Am nächsten Tag ging ich wieder an dem viel zu teuren Restaurant vorbei und dachte, dass meine Frau das Geschenk eigentlich auch ohne meine Einsparung verdient hätte. Eigentlich, so dachte ich weiter, hab ich die 20 Euro, die ich gespart hatte also noch. Kurz überlegt, schnell gehandelt, ich genoss noch einmal dieses herrliche Steak. Zwar könnte ich es mir noch immer nicht leisten, da ich aber 20 Euro gespart hatte, kostete mich das Steak genaugenommen ja nur zehn statt 30 Euro – und verglichen mit dem Schnitzel, kann ich nur sagen, kein Vergleich.

Nicht nur privat gab es letzte Woche Highlights, auch beruflich.

Ich hatte ja schon Angst, dass die ganzen Sparprognosen der Kassen reiner Fake sind. Da lag ich offenbar falsch. Die hoffen nun auf ein leichtes Plus von 7,5 Millionen Euro. Nun gut, ihre Defizitprognose lag ursprünglich bei 100 Millionen, sie haben dann 120 Millionen Zuschüsse erhalten und können (noch) auf hohe Einnahmen wegen einer (noch) hohen Beschäftigung zurückblicken, aber, wie der Hauptverband zurecht stolz verkündet, zeigen die Sparmaßnahmen erste Erfolge.
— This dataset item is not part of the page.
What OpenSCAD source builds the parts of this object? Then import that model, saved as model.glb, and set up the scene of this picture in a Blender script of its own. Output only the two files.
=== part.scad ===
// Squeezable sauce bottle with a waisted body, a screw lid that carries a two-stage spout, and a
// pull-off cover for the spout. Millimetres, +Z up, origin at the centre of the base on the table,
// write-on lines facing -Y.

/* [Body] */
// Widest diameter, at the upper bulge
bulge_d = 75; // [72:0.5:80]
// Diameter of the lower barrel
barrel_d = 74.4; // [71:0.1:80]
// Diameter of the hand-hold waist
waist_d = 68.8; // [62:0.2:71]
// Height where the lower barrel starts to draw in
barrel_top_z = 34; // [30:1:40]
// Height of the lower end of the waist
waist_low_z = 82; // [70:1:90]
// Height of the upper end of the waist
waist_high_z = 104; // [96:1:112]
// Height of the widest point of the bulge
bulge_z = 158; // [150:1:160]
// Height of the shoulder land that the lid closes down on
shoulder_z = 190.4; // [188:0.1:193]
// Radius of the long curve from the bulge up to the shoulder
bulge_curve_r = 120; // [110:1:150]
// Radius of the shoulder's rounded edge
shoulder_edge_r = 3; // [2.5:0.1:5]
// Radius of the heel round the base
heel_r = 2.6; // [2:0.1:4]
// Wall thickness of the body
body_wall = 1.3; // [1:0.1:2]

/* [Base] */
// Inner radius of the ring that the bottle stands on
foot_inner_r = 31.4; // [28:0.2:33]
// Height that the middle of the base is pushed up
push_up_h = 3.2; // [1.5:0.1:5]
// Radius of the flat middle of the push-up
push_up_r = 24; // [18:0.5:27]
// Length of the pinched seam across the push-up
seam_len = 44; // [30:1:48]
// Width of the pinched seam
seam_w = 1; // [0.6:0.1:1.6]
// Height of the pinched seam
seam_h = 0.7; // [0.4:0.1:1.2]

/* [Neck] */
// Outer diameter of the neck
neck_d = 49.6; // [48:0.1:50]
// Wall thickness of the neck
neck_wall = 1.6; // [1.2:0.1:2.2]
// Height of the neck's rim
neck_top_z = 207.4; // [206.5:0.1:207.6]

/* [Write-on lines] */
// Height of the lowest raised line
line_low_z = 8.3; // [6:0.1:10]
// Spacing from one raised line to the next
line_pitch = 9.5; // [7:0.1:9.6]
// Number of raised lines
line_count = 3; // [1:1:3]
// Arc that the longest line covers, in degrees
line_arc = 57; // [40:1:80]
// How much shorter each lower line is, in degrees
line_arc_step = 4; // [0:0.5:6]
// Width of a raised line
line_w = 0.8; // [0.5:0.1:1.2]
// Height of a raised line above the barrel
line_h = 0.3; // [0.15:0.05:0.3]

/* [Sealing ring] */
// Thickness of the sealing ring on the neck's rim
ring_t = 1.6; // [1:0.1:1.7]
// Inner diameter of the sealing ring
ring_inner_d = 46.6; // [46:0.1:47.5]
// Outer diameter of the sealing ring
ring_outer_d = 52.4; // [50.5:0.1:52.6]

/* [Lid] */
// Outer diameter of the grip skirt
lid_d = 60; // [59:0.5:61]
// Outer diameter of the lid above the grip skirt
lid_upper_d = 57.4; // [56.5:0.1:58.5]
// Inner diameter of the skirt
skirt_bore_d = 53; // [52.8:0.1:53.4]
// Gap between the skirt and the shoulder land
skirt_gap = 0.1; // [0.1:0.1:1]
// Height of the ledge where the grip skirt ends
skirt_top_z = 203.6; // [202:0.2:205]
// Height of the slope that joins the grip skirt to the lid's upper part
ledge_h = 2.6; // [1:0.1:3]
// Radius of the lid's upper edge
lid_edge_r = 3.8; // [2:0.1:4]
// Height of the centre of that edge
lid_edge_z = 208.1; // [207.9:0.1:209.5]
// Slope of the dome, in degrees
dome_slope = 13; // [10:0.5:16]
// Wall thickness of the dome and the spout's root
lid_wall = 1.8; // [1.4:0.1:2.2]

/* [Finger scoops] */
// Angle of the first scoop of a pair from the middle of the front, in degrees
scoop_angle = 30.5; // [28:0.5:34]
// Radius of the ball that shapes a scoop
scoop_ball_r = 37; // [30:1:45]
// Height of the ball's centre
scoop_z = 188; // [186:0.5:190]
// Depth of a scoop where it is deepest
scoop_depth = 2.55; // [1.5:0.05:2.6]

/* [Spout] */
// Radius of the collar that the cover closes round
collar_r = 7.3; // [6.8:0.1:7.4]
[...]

Anders wäre das Plus nicht zu erklären. Und weil ich lernfähig bin – anders als irgendwelche Finanzminister – bin ich jetzt auch dafür, dass man den Kassen möglichst alles gibt, was sie sich wünschen. Wer innerhalb weniger Wochen so viel sparen kann, der hat das verdient.

Aber nicht nur die Kassen haben mich überzeugt. In einem Bundesland, das in den letzten Jahren alle Spitäler übernommen hat, wurde mitgeteilt, durch Synergien die jährliche Ausgabensteigerung von 9 bis 10 Prozent auf 5 bis 6 gedrückt zu haben.

Zwar betrugen die Kostensteigerungen erst 9 bis 10 Prozent, seit alle Spitäler unter zentralistischer Führung stehen (davor waren es unter 5 Prozent) und die für die Kostensteigerungen verantwortlich gemachten Modernisierungsinvestitionen haben (noch?) keinen Niederschlag in den Abschreibungen gefunden und sind daher noch gar nicht eingepreist. Aber, so wird verlautet, werden dort durch kluge Politik fünf Prozent der jährlichen Kosten – das sind über 74 Millionen Euro – gespart. Ich hoffe, die werden gut veranlagt.

So, wie es aussieht, sind die Länder also ganz groß dabei, bei den Spitälern zu sparen. Ich denke, das wird beim nächsten Finanzausgleich 2013 vom Wasserkopf Wien auch entsprechend gewürdigt.

Ach, ich freue mich schon auf nächste Woche. Statt einem Koenigsegg kauf ich mir nur einen Lotus – und zwar von dem Geld, das ich mir erspare, weil ich keinen Koenigsegg kaufe. Vom Rest kriegt meine Frau endlich ihr lang ersehntes Häuschen im Grünen. Und wenn dann noch was übrig bleibt, bezahl ich vielleicht auch meine Schulden.

Dieser Artikel wurde im August 2009 in ähnlicher Form in der Wiener Zeitung veröffentlicht.